While this is clearly a very significant step towards citizen direct involvement, it is not quite Citizen to Citizen planning, as the powers are only given for a restricted phase, with the Neighbourhood Plan initially framed by the standard Local Plan and then migrating towards the usual authorities for ‘implementation’. Perhaps enough to interest a community for some time, but not enough for citizens to keep up involvement! Especially as the Neighbourhood Plan cannot be proactively implemented by the community – it is only used (by the Council) in case ‘new development’ comes along.
It is somehow a promise with very uncertain practical outcomes.
Other Experiments from Different Places
Milan (Italy) is right now experimenting with ‘co-design’ initiatives, through a Participatory Budget element. The idea follows in the footsteps of Paris and Lisbon and works by allocating a (very small – around 1%) proportion of the city capital investment budget to initiatives chosen and led by citizens directly. The amount is equal for each of the nine districts of the city irrespective of need, and is equivalent to the basic refurbishment of a square or the implementation of a few kilometres of cycle routes. https://www.bilanciopartecipativomilano.it/
The original idea is American, of course: https://www.participatorybudgeting.org/ and it is a lot more tangible than Neighbourhood Planning: there is actual money, days of ‘Lab’ in which ideas and designs are developed, a list of concrete proposals (38 in Milan – to be presented next week) and actual choices. Maybe not everyone was involved and engaged, but those who were stand a real chance of seeing something for their time and efforts – or see alternative projects going forwards.
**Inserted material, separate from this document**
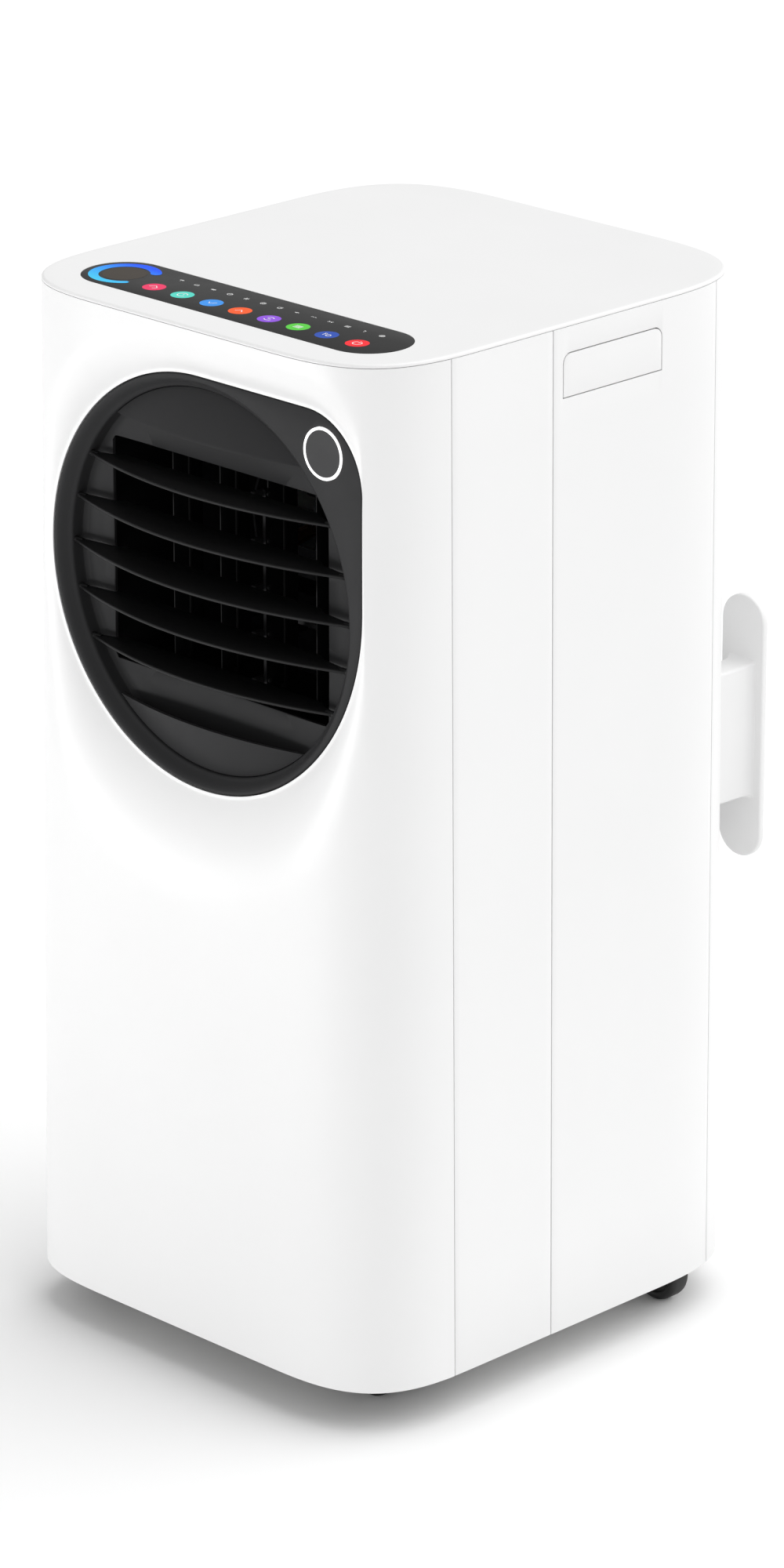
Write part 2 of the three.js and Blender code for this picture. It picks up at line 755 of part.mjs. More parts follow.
const scrollLine = () => {
  const top = outlet.z + outlet.ductHalfHeight + outlet.ductWall / 2;
  const bottom = outlet.z - outlet.ductHalfHeight - outlet.ductWall / 2;
  const start = top - outlet.z;
  const steps = 13;
  const spiral = Array.from({ length: steps + 1 }, (_, i) => {
    const share = i / steps;
    return onCircle(blower.y, outlet.z, start - 8 * share, 90 - 200 * share);
  });
  const floor = [[-10, bottom + 6], [-40, bottom], [outlet.ductEnd, bottom]];
  return [[outlet.ductEnd, top], [-30, top], ...spiral, ...floor];
};

const blowerScroll = () => {
  const half = outlet.ductHalfWidth;
  const line = scrollLine();
  const wall = prism("x", ribbon(line, blower.wall), -half - 0.5, half + 0.5);
  const cheeks = [-1, 1].map((side) => {
    const x = side * (half + blower.wall / 2);
    const cheek = prism("x", line, x - blower.wall / 2, x + blower.wall / 2);
    const inlet = rod([x - 5, blower.y, outlet.z], [x + 5, blower.y, outlet.z], blower.inlet, 28);
    return cut(cheek, inlet);
  });
  return join(wall, cheeks);
};

// A drum of blades between two end rings, with a hub disc in the middle or at one end.
const fanWheel = ({ radius, from, to, hubAt, blades, shaft, shaftFrom, shaftTo }) => {
  const depth = 11;
  const rings = [from, to - 2].map((x) =>
    turned("x", [x, 0, 0], [[radius - depth, 0], [radius, 0], [radius, 2], [radius - depth, 2]], 24),
  );
  const hub = rod([hubAt - 1, 0, 0], [hubAt + 1, 0, 0], radius - 11.5, 24);
  const boss = rod([hubAt - 8, 0, 0], [hubAt + 8, 0, 0], 12, 16);
  const axle = rod([shaftFrom, 0, 0], [shaftTo, 0, 0], shaft, 12);
  const fins = Array.from({ length: blades }, (_, i) => {
    const fin = block(from, -0.8, radius - depth + 0.5, to, 0.8, radius - 0.7);
    return fin.rotate([20, 0, 0]).translate([0, 8, -2]).rotate([(360 * i) / blades, 0, 0]);
  });
  return join(rings, hub, boss, axle, fins);
};

const blowerWheel = () =>
  fanWheel({
    radius: blower.wheelRadius,
    from: -blower.wheelHalf,
    to: blower.wheelHalf,
    hubAt: 0,
    blades: blower.blades,
    shaft: blower.shaft,
    shaftFrom: -blower.wheelHalf - 8,
    shaftTo: blowerMotor.from + 14,
  }).translate([0, blower.y, outlet.z]);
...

A couple of weeks ago, I was in Rotterdam with a group of expert planners for the ISOCARP 2015 Congress. As part of the activities of the congress we met the people involved in the Luchtsingel project – a multi faceted regeneration initiative in the semi-abandoned office district near the station (https://www.luchtsingel.org/en/ ). The project is interesting from a physical / architectural/ urban perspective, but what it is extraordinary is the enthusiasm it has generated through festivals, celebrations, crowdfunding events and partnerships – this is the hard truth for all planners: people are drawn to urban initiatives, even passionate about them… but not to the repetitive and stale urban planning processes we put in front of them!
What will the future bring?
Should we not try to capture initiatives that actually people are interested in, and use them as a foundation for planning?
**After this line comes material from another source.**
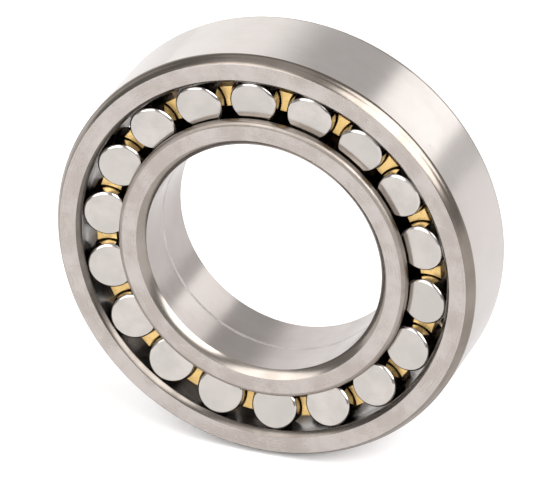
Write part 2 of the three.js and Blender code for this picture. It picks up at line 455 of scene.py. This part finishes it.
def turning(a, b, c):
    """How sharply a line of points turns at b."""
    first = math.atan2(b[1] - a[1], b[0] - a[0])
    second = math.atan2(c[1] - b[1], c[0] - b[0])
    return abs((second - first + math.pi) % (2 * math.pi) - math.pi)


def with_round_edges(points, materials, closed):
    """Breaks every sharp corner of a section with a small round.

    Returns the points, the material of the step that starts at each, and how worn each is.
    """
    made = []
    count = len(points)
    for i, p in enumerate(points):
        before, after = points[i - 1], points[(i + 1) % count]
        inside = closed or 0 < i < count - 1
        if not (inside and turning(before, p, after) > SHARP_ANGLE / 2):
            made.append((p, materials[i], 0.0))
            continue
        p, before, after = Vector(p), Vector(before), Vector(after)
        back, on = before - p, after - p
        reach = min(EDGE_ROUND, back.length / 3, on.length / 3)
        back, on = back.normalized() * reach, on.normalized() * reach
        # One more point along each side keeps the flats flat.
        made.append((tuple(p + back * 2), materials[i - 1], 0.0))
        for t in (k / ROUND_STEPS for k in range(ROUND_STEPS + 1)):
            # A quadratic curve through both ends of the round, held by the corner.
            material = materials[i - 1] if t < 0.5 else materials[i]
            made.append((tuple(p + back * (1 - t) ** 2 + on * t**2), material, math.sin(math.pi * t)))
        made.append((tuple(p + on * 2), materials[i], 0.0))
    return [list(column) for column in zip(*made)]


def turned_piece(name, zones, segments, closed=True, seed=None):
    """A solid of revolution about Y. An open section starts and ends on the axis."""
    points, zone_materials = joined(zones)
    if closed and math.dist(points[0], points[-1]) < SAME_POINT:
        points, zone_materials = points[:-1], zone_materials[:-1]
    points, zone_materials, wear = with_round_edges(points, zone_materials, closed)
    count = len(points)
    angles = [2 * math.pi * k / segments for k in range(segments)]
    vertices, vertex_wear, rings = [], [], []
    for (radius, height), worn in zip(points, wear):
        if radius < SAME_POINT:
            rings.append([len(vertices)] * segments)
            vertices.append((0.0, height * MM, 0.0))
            vertex_wear.append(worn)
        else:
            rings.append(list(range(len(vertices), len(vertices) + segments)))
            vertices += [(radius * MM * math.cos(a), height * MM, radius * MM * math.sin(a)) for a in angles]
            vertex_wear += [worn] * segments
    faces, face_materials = [], []
    materials = list(dict.fromkeys(zone_materials))
    for i in range(count if closed else count - 1):
        a, b = rings[i], rings[(i + 1) % count]
        for k in range(segments):
            n = (k + 1) % segments
            # On the axis two of the corners are one point, so the face is a triangle.
            faces.append(list(dict.fromkeys((a[k], b[k], b[n], a[n]))))
            face_materials.append(materials.index(zone_materials[i]))
    mesh = bpy.data.meshes.new(name)
    mesh.from_pydata(vertices, [], faces)
    for material in materials:
        mesh.materials.append(material)
    mesh.polygons.foreach_set("material_index", face_materials)
    add_attribute(mesh, "edge", vertex_wear)
    if seed is not None:
        add_attribute(mesh, "seed", [seed] * len(vertices))
    return finished(name, mesh)


def add_attribute(mesh, name, values):
    mesh.attributes.new(name, "FLOAT", "POINT").data.foreach_set("value", values)


def finished(name, mesh):
    """An object of the mesh, smooth but for its sharp edges, with its faces turned outwards."""
    mesh.validate()
    if signed_volume(mesh) < 0:
        mesh.flip_normals()
    mesh.shade_smooth()
    mesh.set_sharp_from_angle(angle=SHARP_ANGLE)
    made = bpy.data.objects.new(name, mesh)
    bpy.context.scene.collection.objects.link(made)
    return made


def signed_volume(mesh):
    """Six times the volume, and negative where the faces point inwards."""
    mesh.calc_loop_triangles()
    at = [v.co for v in mesh.vertices]
    return sum(at[t.vertices[0]].dot(at[t.vertices[1]].cross(at[t.vertices[2]])) for t in mesh.loop_triangles)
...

This way, people lead with their interests, and we follow and translate into planning form.
At present at least, town planning is a regulatory system which cannot be without bureaucracy and lengthy procedures. Until we embrace Smart Planning concepts, the bureaucracy will stay. But in the meantime, we should do something and simply accept these two facts:
- Citizen to Citizen planning cannot mean endless workshops to debate the Local Plan – workshops have a role, but they do not represent the views of the people and do not put people in the lead at all! They can only provide an alternative perspective at a given moment in time.
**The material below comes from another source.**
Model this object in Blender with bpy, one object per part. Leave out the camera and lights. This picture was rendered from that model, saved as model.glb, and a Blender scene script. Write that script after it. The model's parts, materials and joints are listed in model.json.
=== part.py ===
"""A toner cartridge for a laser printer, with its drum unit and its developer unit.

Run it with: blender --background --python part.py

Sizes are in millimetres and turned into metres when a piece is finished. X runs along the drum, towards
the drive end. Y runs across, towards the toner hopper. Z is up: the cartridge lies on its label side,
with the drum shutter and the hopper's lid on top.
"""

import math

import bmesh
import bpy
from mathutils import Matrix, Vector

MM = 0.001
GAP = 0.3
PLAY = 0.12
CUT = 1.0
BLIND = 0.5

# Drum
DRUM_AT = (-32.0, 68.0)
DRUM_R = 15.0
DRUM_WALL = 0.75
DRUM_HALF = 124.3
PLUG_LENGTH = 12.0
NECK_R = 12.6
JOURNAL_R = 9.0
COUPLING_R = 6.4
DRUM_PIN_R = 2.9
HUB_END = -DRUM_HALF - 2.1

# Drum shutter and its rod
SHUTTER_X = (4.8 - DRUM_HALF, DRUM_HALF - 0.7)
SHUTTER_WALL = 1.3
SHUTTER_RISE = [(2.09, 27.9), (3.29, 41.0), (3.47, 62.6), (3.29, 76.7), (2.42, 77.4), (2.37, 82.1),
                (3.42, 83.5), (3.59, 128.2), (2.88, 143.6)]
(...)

- Citizen to Citizen planning should be based on what people are interested in; it needs to be continuous and agile: a multitude of fragmented citizen-led initiatives that have a secondary feed into the plan, but also a life of their own. Our work as planners will be to ‘listen in’ and act in consequence – whatever that would be.
I do not have ready solutions, but experimentation is underway: from using different media of representation (urban plan as a smart-phone enabled 3D virtual city) to parallel initiatives encouraging people to share their knowledge of the city or choices to inform planning outcomes.
It may not work – it may require too much effort or give unusable information… but at least it is worth a try.
Managing Director, Faculty for the Built Environment (TU/e)
8 年Building on Stephen Goldie's comment, indeed, engaging citizens in neighbourhood improvements wherein the benefits can be directly understood (i.e. a new public square or improvements to bike lanes) is one level, but the question of how this model works in relation to long-term investments that might not render an immediate (property) value is, and has, always been a challenge when thinking about public goods. Long term public infrastructure in relation to climate adaptation is one example. Nevertheless, C2C is, undoubtably, and inevitably, the terrain that technocratic planning must embrace and navigate. That is a good thing!
Co-Founder at Israel Smart Cities Institute
9 年C2C is an interesting new field. A full citizens participation in urban planning depends on the local municipality openness from the planning department and equity to share urban planning from the very first idea and vision to implementation stage. Citizens who are the inhabitants of the city need to have the right to participate in decision making policy at least in matters that concern their neighborhoods. Citizens have their human and knowledge capitals and can contribute from the point of view of their life experiences to the planners. Participation has many shapes and characteristics and should be in accordance with the local politics, social. cultural and economic conditions.
City Planning Advisor at the Department of Municipalities and Transport
9 年Note that it says "The amount is equal for each of the nine districts of the city irrespective of need, and is equivalent to the basic refurbishment of a square or the implementation of a few kilometres of cycle routes." This is a good initiative, but it is not urban plan making, it is just citizen led neighbourhood improvement projects.